-------- Provided data --------
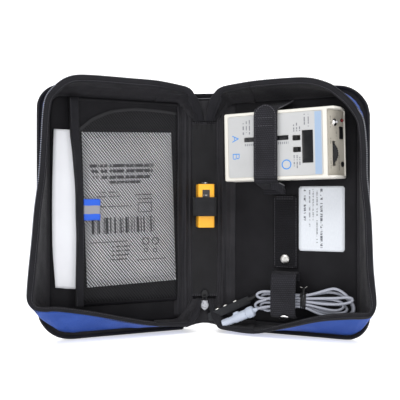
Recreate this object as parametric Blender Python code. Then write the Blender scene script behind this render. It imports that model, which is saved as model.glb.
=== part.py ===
"""Surface electromyography kit: a zipped book-style carrying case, standing open,
with the handheld unit, a spare 9 V battery, the patient lead and the electrode pouch.

Frame: metres, +Z up, X across the open case, the open side faces -Y.
Origin: centre of the bounding box at the floor.
Each half has its own frame: u runs outward from the spine hinge, z up, n out of the
cover towards the inside of the case. P is the distance in front of the spine's back.
"""
import math

import bmesh
import bpy
from mathutils import Matrix, Vector

MM = 0.001

# ---- driving dimensions, millimetres and degrees ----
CASE_H = 263.0          # height of the covers
COVER_W = 160.0         # hinge line to outer edge of a cover
COVER_T = 4.3
CORNER_R = 22.0
SPINE_HALF = 22.0       # hinge axes are at X = +-22
HINGE_P = 4.0           # and 4 mm in front of the spine's back
OPEN_DEG = 22.0         # each half stands 22 degrees forward of flat
CLOSE_DEG = 86.0        # angle from flat when the two rims meet
Y_CENTRE = 50.2723        # P of the bounding box centre
LINING_N = (4.6, 6.4)
WELT_R = 1.6
ROOT_IN = 6.5           # gusset root, inside the cover's edge
WALL_T = 2.4
BAND_W = 6.4
BAND_T = 2.8
GAP = 0.3

UNIT_L, UNIT_B, UNIT_T = 121.2, 71.0, 30.0
UNIT_TILT = 2.5
UNIT_U, UNIT_N, UNIT_Z = 13.5, 7.6, 165.5
SPLIT_C = 12.0          # joint line between rear and front shell

CELL = (17.5, 26.5, 46.4)   # 9 V battery body
CELL_Z = 114.6

CA, SA = math.cos(math.radians(OPEN_DEG)), math.sin(math.radians(OPEN_DEG))
CT, ST = math.cos(math.radians(UNIT_TILT)), math.sin(math.radians(UNIT_TILT))

for old in list(bpy.data.objects):
    bpy.data.objects.remove(old, do_unlink=True)


# ---- frames ----
def world(x, p, z):
    return Vector((x * MM, (Y_CENTRE - p) * MM, z * MM))


def half(side):
    def place(u, z, n):
        k = n - HINGE_P
        return world(side * (SPINE_HALF + u * CA - k * SA), HINGE_P + u * SA + k * CA, z)
    return place


LEFT, RIGHT = half(-1), half(1)


TURN_A, TURN_B = 110.0, 35.0   # the unit lies turned about this point of its face
CR, SR = math.cos(math.radians(1.1)), math.sin(math.radians(1.1))


def unit(a, b, c):
    a, b = TURN_A + (a - TURN_A) * CR - (b - TURN_B) * SR, TURN_B + (a - TURN_A) * SR + (b - TURN_B) * CR
    return RIGHT(UNIT_U + a * CT - c * ST, UNIT_Z + b, UNIT_N + a * ST + c * CT)


def direction(place, axis):
    origin = place(0, 0, 0)
    return (place(*axis) - origin).normalized()


def rim_n(u):
    """Depth of the rim, where the two halves meet when the case is closed."""
    t = math.radians(CLOSE_DEG)
    return HINGE_P + (SPINE_HALF + u * math.cos(t)) / math.sin(t)


# ---- materials ----
def material(name, colour, rough, metal=0.0):
    m = bpy.data.materials.get(name)
    if m is None:
        m = bpy.data.materials.new(name)
        m.use_nodes = True
        b = m.node_tree.nodes["Principled BSDF"]
        b.inputs["Base Color"].default_value = (*colour, 1.0)
        b.inputs["Roughness"].default_value = rough
        b.inputs["Metallic"].default_value = metal
        m.diffuse_color = (*colour, 1.0)
    return m


BLACK_CLOTH = material("black_nylon", (0.018, 0.017, 0.022), 0.75)
LINING_CLOTH = material("lining_nylon", (0.012, 0.012, 0.016), 0.55)
BLUE_CLOTH = material("blue_nylon", (0.03, 0.10, 0.42), 0.6)
MESH_CLOTH = material("mesh_fabric", (0.05, 0.05, 0.055), 0.8)
WEBBING = material("black_webbing", (0.016, 0.016, 0.019), 0.8)
CASE_PLASTIC = material("light_grey_plastic", (0.80, 0.79, 0.74), 0.45)
PANEL_PLASTIC = material("beige_panel", (0.62, 0.58, 0.52), 0.5)
LABEL_FILM = material("label_film", (0.66, 0.68, 0.70), 0.4)
BLACK_PLASTIC = material("black_plastic", (0.012, 0.012, 0.014), 0.4)
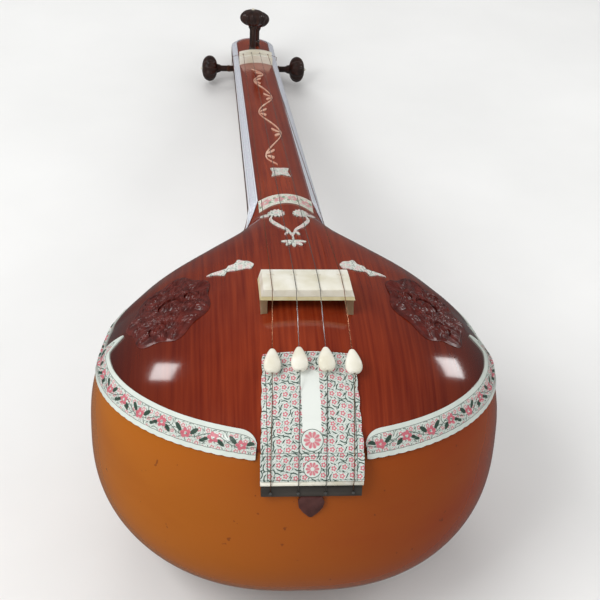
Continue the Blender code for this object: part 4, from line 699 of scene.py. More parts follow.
--------
## Direction:
Reproduce each record exactly, leaving nothing out.

## Exercise response:
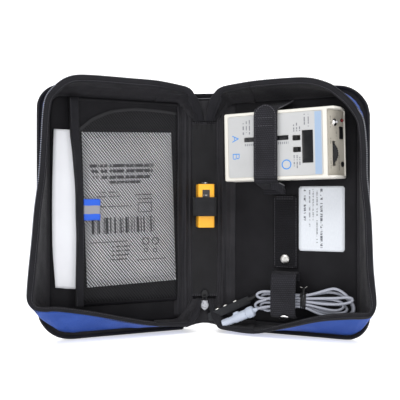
Recreate this object as parametric Blender Python code. Then write the Blender scene script behind this render. It imports that model, which is saved as model.glb.
=== part.py ===
"""Surface electromyography kit: a zipped book-style carrying case, standing open,
with the handheld unit, a spare 9 V battery, the patient lead and the electrode pouch.

Frame: metres, +Z up, X across the open case, the open side faces -Y.
Origin: centre of the bounding box at the floor.
Each half has its own frame: u runs outward from the spine hinge, z up, n out of the
cover towards the inside of the case. P is the distance in front of the spine's back.
"""
import math

import bmesh
import bpy
from mathutils import Matrix, Vector

MM = 0.001

# ---- driving dimensions, millimetres and degrees ----
CASE_H = 263.0          # height of the covers
COVER_W = 160.0         # hinge line to outer edge of a cover
COVER_T = 4.3
CORNER_R = 22.0
SPINE_HALF = 22.0       # hinge axes are at X = +-22
HINGE_P = 4.0           # and 4 mm in front of the spine's back
OPEN_DEG = 22.0         # each half stands 22 degrees forward of flat
CLOSE_DEG = 86.0        # angle from flat when the two rims meet
Y_CENTRE = 50.2723        # P of the bounding box centre
LINING_N = (4.6, 6.4)
WELT_R = 1.6
ROOT_IN = 6.5           # gusset root, inside the cover's edge
WALL_T = 2.4
BAND_W = 6.4
BAND_T = 2.8
GAP = 0.3

UNIT_L, UNIT_B, UNIT_T = 121.2, 71.0, 30.0
UNIT_TILT = 2.5
UNIT_U, UNIT_N, UNIT_Z = 13.5, 7.6, 165.5
SPLIT_C = 12.0          # joint line between rear and front shell

CELL = (17.5, 26.5, 46.4)   # 9 V battery body
CELL_Z = 114.6

CA, SA = math.cos(math.radians(OPEN_DEG)), math.sin(math.radians(OPEN_DEG))
CT, ST = math.cos(math.radians(UNIT_TILT)), math.sin(math.radians(UNIT_TILT))

for old in list(bpy.data.objects):
    bpy.data.objects.remove(old, do_unlink=True)


# ---- frames ----
def world(x, p, z):
    return Vector((x * MM, (Y_CENTRE - p) * MM, z * MM))


def half(side):
    def place(u, z, n):
        k = n - HINGE_P
        return world(side * (SPINE_HALF + u * CA - k * SA), HINGE_P + u * SA + k * CA, z)
    return place


LEFT, RIGHT = half(-1), half(1)


TURN_A, TURN_B = 110.0, 35.0   # the unit lies turned about this point of its face
CR, SR = math.cos(math.radians(1.1)), math.sin(math.radians(1.1))


def unit(a, b, c):
    a, b = TURN_A + (a - TURN_A) * CR - (b - TURN_B) * SR, TURN_B + (a - TURN_A) * SR + (b - TURN_B) * CR
    return RIGHT(UNIT_U + a * CT - c * ST, UNIT_Z + b, UNIT_N + a * ST + c * CT)


def direction(place, axis):
    origin = place(0, 0, 0)
    return (place(*axis) - origin).normalized()


def rim_n(u):
    """Depth of the rim, where the two halves meet when the case is closed."""
    t = math.radians(CLOSE_DEG)
    return HINGE_P + (SPINE_HALF + u * math.cos(t)) / math.sin(t)


# ---- materials ----
def material(name, colour, rough, metal=0.0):
    m = bpy.data.materials.get(name)
    if m is None:
        m = bpy.data.materials.new(name)
        m.use_nodes = True
        b = m.node_tree.nodes["Principled BSDF"]
        b.inputs["Base Color"].default_value = (*colour, 1.0)
        b.inputs["Roughness"].default_value = rough
        b.inputs["Metallic"].default_value = metal
        m.diffuse_color = (*colour, 1.0)
    return m


BLACK_CLOTH = material("black_nylon", (0.018, 0.017, 0.022), 0.75)
LINING_CLOTH = material("lining_nylon", (0.012, 0.012, 0.016), 0.55)
BLUE_CLOTH = material("blue_nylon", (0.03, 0.10, 0.42), 0.6)
MESH_CLOTH = material("mesh_fabric", (0.05, 0.05, 0.055), 0.8)
WEBBING = material("black_webbing", (0.016, 0.016, 0.019), 0.8)
CASE_PLASTIC = material("light_grey_plastic", (0.80, 0.79, 0.74), 0.45)
PANEL_PLASTIC = material("beige_panel", (0.62, 0.58, 0.52), 0.5)
LABEL_FILM = material("label_film", (0.66, 0.68, 0.70), 0.4)
BLACK_PLASTIC = material("black_plastic", (0.012, 0.012, 0.014), 0.4)
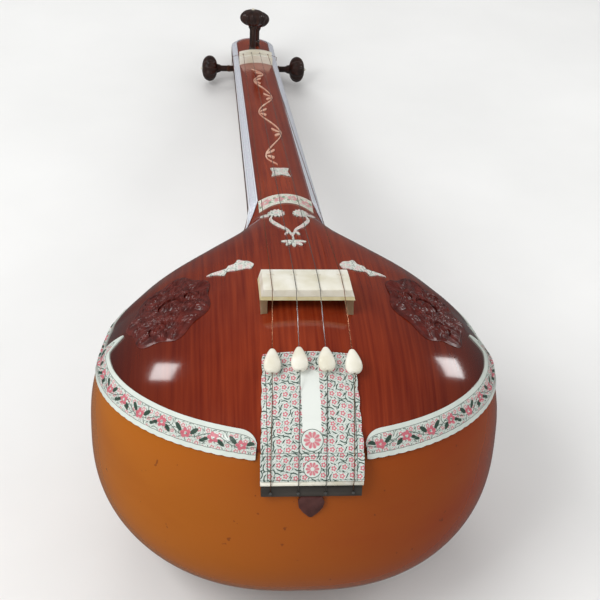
Continue the Blender code for this object: part 4, from line 699 of scene.py. More parts follow.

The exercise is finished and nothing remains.